§ **DATA EXCERPT**:
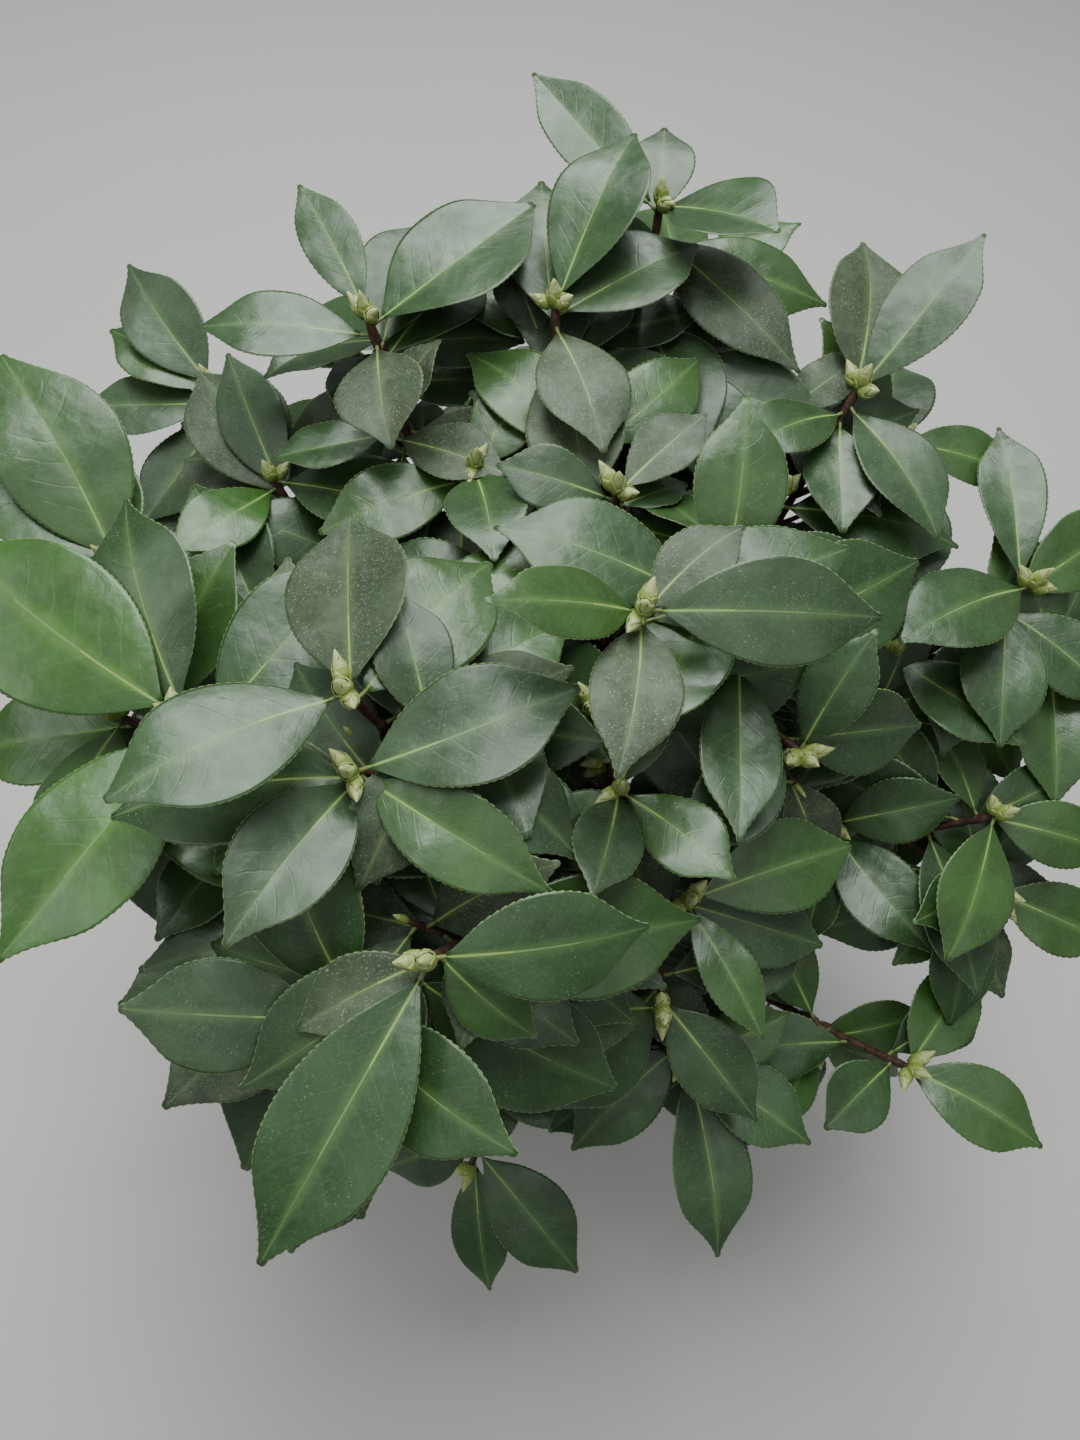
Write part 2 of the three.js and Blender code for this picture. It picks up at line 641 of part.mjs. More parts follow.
// Leaves of the whole shrub: the named whorls first, then the other whorls, then the lower leaves
function growLeaves(crown) {
  const placed = [];
  const rounds = [[], [], []];
  for (const plan of crown.plans) {
    for (const { curve, whorl } of [{ curve: plan.stem, whorl: plan.mass.whorl }, ...plan.shoots]) {
      for (const spot of leafPlaces(plan.mass, curve, whorl, plan.dice)) {
        rounds[spot.round].push({ plan, curve, spot });
      }
    }
  }
  for (const { plan, curve, spot } of rounds.flat()) {
    const tries = LEAF.retries.map((change) => leafCorners(spot, change));
    const corners = tries.find((each) => leafFits(plan, curve, each, crown, placed));
    if (corners) {
      placed.push({ owner: plan, blade: blockOf(corners.blade, 0), whole: blockOf(corners.solid, 0) });
      plan.leaves.push(corners.solid);
    }
  }
}

// One body of a fused mass: loose scraps go, and a sealed hollow is filled
function oneBody(solid) {
  const bodies = solid.decompose();
  bodies.sort((a, b) => b.volume() - a.volume());
  return bodies[0];
}

// Stem, side shoots with their buds, and leaves of one mass, fused
function massSolid(plan) {
  const bud = [
    [BUD.length * BUD.belly, BUD.radius],
    [BUD.length, BUD.pointRadius],
  ];
  const pieces = [solidOf(limbGeometry(plan.stem, stemRadius, LIMB.twigSides, LIMB.stemSteps, bud))];
  for (const { curve } of plan.shoots) {
    pieces.push(solidOf(limbGeometry(curve, shootRadius, LIMB.twigSides, LIMB.shootSteps, bud)));
  }
  plan.leaves.forEach((corners) => pieces.push(leafSolid(corners)));
  return oneBody(wasm.Manifold.union(pieces).simplify(0.01));
}

// Finished shrub
const shrub = new THREE.Group();

function add(name, solid, color, roughness) {
  const material = new THREE.MeshStandardMaterial({ color, roughness, metalness: 0 });
  const mesh = new THREE.Mesh(geometryOf(solid), material);
  mesh.name = name;
  shrub.add(mesh);
}

add('pot', makePot(), COLOURS.pot, 0.45);
add('soil', makeSoil(), COLOURS.soil, 1);
add('trunk', makeTrunk(0), COLOURS.bark, 0.9);

const crown = growLimbs();
growLeaves(crown);
const clearTrunk = makeTrunk(GAP);
for (const plan of crown.plans) {
  if (plan.bough) {
    const limb = solidOf(limbGeometry(plan.bough, limbRadius, LIMB.boughSides, LIMB.boughSteps));
    add(`bough_${plan.mass.name}`, oneBody(limb.subtract(clearTrunk)), COLOURS.bough, 0.85);
  }
  add(`foliage_${plan.mass.name}`, massSolid(plan), COLOURS.leaves, 0.4);
}

export default shrub;
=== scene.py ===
# Camellia shrub in its nursery pot, dressed for the render.
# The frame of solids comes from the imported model. Pot and soil are shaped over their solids, and
# trunk, boughs, twigs, buds and leaves grow again by the rule of the solids, carried on to finer twigs.
# The rule counts in millimetres, and meshes are made in metres.
import math
from typing import NamedTuple

import bmesh
import bpy
import numpy as np
from mathutils import Matrix, Vector, noise
from mathutils.bvhtree import BVHTree

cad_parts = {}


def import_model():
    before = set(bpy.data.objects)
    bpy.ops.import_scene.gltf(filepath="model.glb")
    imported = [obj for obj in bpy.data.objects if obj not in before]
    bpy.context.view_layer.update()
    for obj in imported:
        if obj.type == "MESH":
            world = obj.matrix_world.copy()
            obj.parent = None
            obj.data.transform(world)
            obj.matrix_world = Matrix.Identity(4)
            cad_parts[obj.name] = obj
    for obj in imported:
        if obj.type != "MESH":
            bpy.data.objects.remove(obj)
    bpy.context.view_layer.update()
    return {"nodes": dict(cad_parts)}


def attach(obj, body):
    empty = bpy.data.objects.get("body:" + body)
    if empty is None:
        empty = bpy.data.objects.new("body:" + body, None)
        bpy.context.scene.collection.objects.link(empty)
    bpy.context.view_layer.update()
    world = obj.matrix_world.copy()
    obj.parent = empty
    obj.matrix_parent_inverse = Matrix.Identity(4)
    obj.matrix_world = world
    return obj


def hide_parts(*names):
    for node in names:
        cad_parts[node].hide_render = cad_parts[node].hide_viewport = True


MM = 0.001
GOLDEN_TURN = 137.5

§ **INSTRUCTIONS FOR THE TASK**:
Everything from the line that contains "add('pot', makePot(), COLOURS.pot, 0.45);" to the line that contains "from mathutils.bvhtree import BVHTree" must be transcribed exactly, both end lines included.

§ **ANSWER FOR THIS EXERCISE**:
add('pot', makePot(), COLOURS.pot, 0.45);
add('soil', makeSoil(), COLOURS.soil, 1);
add('trunk', makeTrunk(0), COLOURS.bark, 0.9);

const crown = growLimbs();
growLeaves(crown);
const clearTrunk = makeTrunk(GAP);
for (const plan of crown.plans) {
  if (plan.bough) {
    const limb = solidOf(limbGeometry(plan.bough, limbRadius, LIMB.boughSides, LIMB.boughSteps));
    add(`bough_${plan.mass.name}`, oneBody(limb.subtract(clearTrunk)), COLOURS.bough, 0.85);
  }
  add(`foliage_${plan.mass.name}`, massSolid(plan), COLOURS.leaves, 0.4);
}

export default shrub;
=== scene.py ===
# Camellia shrub in its nursery pot, dressed for the render.
# The frame of solids comes from the imported model. Pot and soil are shaped over their solids, and
# trunk, boughs, twigs, buds and leaves grow again by the rule of the solids, carried on to finer twigs.
# The rule counts in millimetres, and meshes are made in metres.
import math
from typing import NamedTuple

import bmesh
import bpy
import numpy as np
from mathutils import Matrix, Vector, noise
from mathutils.bvhtree import BVHTree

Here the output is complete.